Bradshaw took some time to chat more with Rigzone about the unique challenges facing his company, what he loves most about his job and what keeps him up at night.
Rigzone: You have experience in energy investment banking. Considering the state of the oil and gas industry, do you see any investment opportunities in today’s energy space?
Bradshaw: This probably won’t come as a big shock, but I like our company stock. In general right now, the offshore services sector is very much out of favor. But that’s actually the point in the cycle when you can find good investment opportunities for assets or businesses that are well below their fundamental asset value. I think that’s very much the case for our business right now as well.
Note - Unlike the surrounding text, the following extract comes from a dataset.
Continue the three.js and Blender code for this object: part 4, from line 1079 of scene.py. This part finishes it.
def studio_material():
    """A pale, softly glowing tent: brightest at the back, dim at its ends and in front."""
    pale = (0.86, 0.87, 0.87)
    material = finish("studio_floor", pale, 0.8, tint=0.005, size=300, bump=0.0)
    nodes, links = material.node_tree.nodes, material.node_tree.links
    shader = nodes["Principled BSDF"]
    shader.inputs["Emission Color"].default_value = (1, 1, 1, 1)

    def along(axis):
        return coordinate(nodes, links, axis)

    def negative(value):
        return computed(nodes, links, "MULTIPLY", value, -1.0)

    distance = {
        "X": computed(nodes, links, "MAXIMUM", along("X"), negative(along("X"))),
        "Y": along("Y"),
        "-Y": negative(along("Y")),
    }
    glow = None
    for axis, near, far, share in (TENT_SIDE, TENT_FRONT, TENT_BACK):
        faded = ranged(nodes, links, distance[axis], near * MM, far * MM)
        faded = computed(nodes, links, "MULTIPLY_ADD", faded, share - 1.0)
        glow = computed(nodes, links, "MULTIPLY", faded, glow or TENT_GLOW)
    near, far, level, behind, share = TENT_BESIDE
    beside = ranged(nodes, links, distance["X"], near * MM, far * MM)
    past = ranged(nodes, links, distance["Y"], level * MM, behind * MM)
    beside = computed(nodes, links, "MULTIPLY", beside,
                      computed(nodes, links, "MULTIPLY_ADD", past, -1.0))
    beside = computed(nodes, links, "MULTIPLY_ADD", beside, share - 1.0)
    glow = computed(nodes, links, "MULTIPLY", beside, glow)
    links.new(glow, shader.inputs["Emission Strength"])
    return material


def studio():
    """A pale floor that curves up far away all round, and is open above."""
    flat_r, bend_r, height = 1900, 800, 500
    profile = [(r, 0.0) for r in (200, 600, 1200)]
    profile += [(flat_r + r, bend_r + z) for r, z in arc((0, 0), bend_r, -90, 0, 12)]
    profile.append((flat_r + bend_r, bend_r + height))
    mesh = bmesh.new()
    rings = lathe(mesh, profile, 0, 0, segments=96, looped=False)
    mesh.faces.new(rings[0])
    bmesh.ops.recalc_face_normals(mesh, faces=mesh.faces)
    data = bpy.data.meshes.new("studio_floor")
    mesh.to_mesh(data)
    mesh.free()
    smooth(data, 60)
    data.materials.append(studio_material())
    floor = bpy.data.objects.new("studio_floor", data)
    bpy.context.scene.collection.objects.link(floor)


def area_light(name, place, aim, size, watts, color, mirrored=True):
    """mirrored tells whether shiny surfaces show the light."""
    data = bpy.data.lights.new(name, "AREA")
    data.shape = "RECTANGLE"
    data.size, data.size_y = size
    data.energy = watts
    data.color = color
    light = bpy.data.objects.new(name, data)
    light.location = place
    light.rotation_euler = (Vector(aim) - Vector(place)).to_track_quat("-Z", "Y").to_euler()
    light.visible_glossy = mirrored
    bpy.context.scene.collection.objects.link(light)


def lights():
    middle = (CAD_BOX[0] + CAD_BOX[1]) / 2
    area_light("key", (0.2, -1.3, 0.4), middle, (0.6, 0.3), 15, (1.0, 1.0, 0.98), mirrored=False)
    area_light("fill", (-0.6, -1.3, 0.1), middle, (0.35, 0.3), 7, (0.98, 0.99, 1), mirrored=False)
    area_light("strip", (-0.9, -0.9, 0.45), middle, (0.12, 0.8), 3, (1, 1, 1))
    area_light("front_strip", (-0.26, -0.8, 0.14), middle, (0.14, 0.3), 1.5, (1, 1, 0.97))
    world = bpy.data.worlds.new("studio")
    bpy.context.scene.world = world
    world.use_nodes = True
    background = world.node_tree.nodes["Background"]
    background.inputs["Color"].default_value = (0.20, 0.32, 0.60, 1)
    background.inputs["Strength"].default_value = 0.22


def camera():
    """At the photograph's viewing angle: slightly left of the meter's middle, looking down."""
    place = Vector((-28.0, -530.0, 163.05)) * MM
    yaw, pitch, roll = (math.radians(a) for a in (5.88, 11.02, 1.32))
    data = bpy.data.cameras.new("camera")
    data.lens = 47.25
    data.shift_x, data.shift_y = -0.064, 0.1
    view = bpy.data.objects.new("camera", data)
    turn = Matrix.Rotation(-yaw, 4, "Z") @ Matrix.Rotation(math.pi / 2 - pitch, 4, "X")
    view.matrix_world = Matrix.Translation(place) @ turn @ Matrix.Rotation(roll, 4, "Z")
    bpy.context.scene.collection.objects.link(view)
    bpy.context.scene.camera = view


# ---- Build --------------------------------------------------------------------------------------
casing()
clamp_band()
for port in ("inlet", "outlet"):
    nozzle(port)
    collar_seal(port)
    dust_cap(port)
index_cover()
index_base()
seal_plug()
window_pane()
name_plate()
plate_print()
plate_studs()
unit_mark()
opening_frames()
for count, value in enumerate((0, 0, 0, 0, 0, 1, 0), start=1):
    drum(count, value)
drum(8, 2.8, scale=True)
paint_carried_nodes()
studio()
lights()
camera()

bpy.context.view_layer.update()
Rigzone: How has your company been affected by the oil and gas downturn?
Bradshaw: The downturn has had a dramatic effect on our business. Approximately 90 percent of our revenues are tied to the offshore oil and gas market. And while most of what we support is production-related activity – exploration activity only represents about 20 percent or less of our revenues – our customers have still been looking to reduce costs across the board. That’s reducing their number of personnel located offshore, laying off helicopters, getting better utilization out of the helicopters they have on contract and looking for rate reductions. We’ve made some really difficult decisions to right-size the business for the current levels of market activity. We’ve reduced our U.S. headcount by approximately 33 percent. We’ve remained focused on four key priorities throughout the downturn: 1) maintain the highest safety standards; 2) maximize the utilization of our fleet; 3) realize cost efficiencies wherever possible; and 4) protect our balance sheet.
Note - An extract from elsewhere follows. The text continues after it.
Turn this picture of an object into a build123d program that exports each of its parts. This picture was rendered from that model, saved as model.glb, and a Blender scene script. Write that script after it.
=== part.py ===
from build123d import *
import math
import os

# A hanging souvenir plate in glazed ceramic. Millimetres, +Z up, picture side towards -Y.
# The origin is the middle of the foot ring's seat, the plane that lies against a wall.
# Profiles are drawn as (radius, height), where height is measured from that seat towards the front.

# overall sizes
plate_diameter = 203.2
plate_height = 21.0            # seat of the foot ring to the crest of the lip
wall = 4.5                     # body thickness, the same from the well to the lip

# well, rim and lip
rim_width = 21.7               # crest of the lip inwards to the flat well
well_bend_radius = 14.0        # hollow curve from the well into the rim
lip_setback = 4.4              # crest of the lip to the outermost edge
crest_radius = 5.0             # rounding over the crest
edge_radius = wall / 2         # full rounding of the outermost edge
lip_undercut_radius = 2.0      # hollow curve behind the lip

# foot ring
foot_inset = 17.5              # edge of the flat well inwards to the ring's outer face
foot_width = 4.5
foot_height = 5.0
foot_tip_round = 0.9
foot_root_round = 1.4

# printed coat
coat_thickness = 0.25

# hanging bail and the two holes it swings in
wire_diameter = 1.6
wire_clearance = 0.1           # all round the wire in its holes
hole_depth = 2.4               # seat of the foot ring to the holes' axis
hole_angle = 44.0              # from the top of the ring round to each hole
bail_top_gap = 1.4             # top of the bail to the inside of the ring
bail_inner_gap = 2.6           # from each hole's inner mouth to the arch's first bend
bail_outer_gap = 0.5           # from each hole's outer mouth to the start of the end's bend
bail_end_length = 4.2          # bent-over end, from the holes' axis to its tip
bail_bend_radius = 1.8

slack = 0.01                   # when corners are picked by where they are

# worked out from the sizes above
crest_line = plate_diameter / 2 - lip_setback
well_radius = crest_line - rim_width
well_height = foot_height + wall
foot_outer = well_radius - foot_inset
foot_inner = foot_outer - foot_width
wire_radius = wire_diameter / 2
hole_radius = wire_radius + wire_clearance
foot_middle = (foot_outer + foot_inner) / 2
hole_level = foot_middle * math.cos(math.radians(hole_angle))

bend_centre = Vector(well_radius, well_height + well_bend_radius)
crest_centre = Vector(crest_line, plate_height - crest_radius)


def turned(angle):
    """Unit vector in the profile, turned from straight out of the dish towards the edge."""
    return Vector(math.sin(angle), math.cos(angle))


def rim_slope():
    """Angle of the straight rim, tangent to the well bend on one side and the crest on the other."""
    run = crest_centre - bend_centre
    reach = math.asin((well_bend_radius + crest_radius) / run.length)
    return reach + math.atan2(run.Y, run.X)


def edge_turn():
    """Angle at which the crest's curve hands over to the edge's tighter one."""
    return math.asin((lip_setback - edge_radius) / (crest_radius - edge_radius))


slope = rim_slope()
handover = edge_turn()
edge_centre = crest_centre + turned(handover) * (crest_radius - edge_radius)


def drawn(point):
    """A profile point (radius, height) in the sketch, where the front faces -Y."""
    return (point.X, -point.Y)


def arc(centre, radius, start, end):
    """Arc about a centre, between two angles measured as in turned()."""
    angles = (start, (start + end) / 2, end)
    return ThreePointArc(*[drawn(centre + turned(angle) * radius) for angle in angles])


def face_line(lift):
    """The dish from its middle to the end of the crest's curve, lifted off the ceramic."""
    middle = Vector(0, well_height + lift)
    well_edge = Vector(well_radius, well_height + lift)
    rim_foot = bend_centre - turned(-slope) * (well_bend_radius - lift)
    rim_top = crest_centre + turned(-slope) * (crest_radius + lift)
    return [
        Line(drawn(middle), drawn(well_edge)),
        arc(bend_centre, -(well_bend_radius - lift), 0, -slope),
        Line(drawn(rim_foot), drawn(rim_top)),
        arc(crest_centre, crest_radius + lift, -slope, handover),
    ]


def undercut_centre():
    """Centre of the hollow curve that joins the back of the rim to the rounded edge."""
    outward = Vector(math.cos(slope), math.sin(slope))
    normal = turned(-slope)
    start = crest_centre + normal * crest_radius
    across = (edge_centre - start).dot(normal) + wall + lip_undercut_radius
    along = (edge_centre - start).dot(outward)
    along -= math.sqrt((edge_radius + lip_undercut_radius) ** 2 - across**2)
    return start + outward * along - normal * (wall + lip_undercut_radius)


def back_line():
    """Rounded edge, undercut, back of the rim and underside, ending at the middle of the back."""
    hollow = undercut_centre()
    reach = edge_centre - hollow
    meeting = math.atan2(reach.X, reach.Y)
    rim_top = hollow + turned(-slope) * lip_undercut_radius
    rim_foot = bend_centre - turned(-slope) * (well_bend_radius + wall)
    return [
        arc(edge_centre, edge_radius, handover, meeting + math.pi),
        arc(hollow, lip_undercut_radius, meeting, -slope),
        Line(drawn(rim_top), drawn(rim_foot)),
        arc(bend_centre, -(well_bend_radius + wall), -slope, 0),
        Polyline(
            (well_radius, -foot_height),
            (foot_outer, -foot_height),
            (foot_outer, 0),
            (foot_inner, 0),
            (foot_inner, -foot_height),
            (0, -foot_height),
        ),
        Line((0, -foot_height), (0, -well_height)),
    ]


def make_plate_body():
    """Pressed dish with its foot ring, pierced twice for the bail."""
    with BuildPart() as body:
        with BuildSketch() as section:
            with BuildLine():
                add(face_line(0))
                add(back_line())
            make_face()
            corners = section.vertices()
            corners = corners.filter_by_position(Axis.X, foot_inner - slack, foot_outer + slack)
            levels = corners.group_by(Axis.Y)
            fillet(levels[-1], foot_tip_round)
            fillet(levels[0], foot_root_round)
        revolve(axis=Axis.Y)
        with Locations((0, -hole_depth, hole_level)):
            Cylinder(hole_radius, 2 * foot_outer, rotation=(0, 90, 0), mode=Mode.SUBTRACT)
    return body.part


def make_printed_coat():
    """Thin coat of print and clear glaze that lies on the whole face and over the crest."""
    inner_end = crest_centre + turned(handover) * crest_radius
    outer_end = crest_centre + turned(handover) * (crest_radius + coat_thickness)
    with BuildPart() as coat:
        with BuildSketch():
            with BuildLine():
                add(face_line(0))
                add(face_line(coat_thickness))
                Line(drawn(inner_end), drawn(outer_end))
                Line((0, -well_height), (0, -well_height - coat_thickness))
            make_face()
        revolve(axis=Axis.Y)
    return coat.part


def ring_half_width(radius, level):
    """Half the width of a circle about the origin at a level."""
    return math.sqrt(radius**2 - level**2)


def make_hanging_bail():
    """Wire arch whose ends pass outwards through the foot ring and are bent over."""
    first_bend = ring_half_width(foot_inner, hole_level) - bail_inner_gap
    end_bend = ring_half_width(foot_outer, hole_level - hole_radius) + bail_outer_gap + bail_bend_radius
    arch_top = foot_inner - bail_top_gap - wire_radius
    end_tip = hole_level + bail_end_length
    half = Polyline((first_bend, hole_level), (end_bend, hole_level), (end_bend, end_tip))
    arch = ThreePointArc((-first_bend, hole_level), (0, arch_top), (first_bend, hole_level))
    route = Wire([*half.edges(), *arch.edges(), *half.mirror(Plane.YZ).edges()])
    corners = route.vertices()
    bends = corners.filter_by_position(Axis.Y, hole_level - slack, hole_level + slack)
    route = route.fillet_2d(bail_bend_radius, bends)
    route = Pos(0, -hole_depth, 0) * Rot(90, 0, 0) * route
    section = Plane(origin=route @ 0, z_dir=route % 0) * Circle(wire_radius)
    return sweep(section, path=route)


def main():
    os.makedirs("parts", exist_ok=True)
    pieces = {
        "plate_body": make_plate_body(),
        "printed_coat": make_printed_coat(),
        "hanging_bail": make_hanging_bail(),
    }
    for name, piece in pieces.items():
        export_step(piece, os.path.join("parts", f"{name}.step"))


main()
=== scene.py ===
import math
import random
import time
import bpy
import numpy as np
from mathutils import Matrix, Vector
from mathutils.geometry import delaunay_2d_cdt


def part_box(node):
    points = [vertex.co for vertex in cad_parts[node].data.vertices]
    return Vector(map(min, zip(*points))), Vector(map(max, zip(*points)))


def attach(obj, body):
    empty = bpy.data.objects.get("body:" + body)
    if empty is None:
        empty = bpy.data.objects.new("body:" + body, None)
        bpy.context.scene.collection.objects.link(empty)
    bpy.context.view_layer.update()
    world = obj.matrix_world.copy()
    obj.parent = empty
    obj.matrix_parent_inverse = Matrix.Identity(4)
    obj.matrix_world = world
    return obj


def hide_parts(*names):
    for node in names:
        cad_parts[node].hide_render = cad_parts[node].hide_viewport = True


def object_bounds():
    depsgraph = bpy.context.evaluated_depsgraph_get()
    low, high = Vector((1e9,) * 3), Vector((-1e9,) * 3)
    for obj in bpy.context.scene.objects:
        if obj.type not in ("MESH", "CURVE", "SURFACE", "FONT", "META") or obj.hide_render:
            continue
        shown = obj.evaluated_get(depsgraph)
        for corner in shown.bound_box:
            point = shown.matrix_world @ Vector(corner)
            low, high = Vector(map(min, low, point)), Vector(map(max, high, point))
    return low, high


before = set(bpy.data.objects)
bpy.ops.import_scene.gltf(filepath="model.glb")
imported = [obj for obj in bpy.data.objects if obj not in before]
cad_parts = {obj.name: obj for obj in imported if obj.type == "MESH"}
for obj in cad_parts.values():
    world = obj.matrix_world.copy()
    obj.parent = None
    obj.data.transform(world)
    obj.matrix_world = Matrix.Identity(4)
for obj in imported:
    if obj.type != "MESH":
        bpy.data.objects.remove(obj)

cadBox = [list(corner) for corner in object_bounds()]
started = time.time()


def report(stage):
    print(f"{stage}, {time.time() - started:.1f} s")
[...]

Rigzone: What’s the most challenging part of your job?
Bradshaw: It is a challenging business that we’re in. It comes along with all the difficulties of running an aviation business along with the hyper cyclicality of an oilfield services industry. So the most challenging part is that really so much is outside of your control. It will be dictated either by the macro oil and gas conditions or our customer base. Globally, many of our customers do have their own aviation departments and provide their own helicopter services in different parts of the world, including some here in the Gulf of Mexico. So because so much is dictated to you, the challenge is really trying to get the most yield and return on the opportunities that are available to you.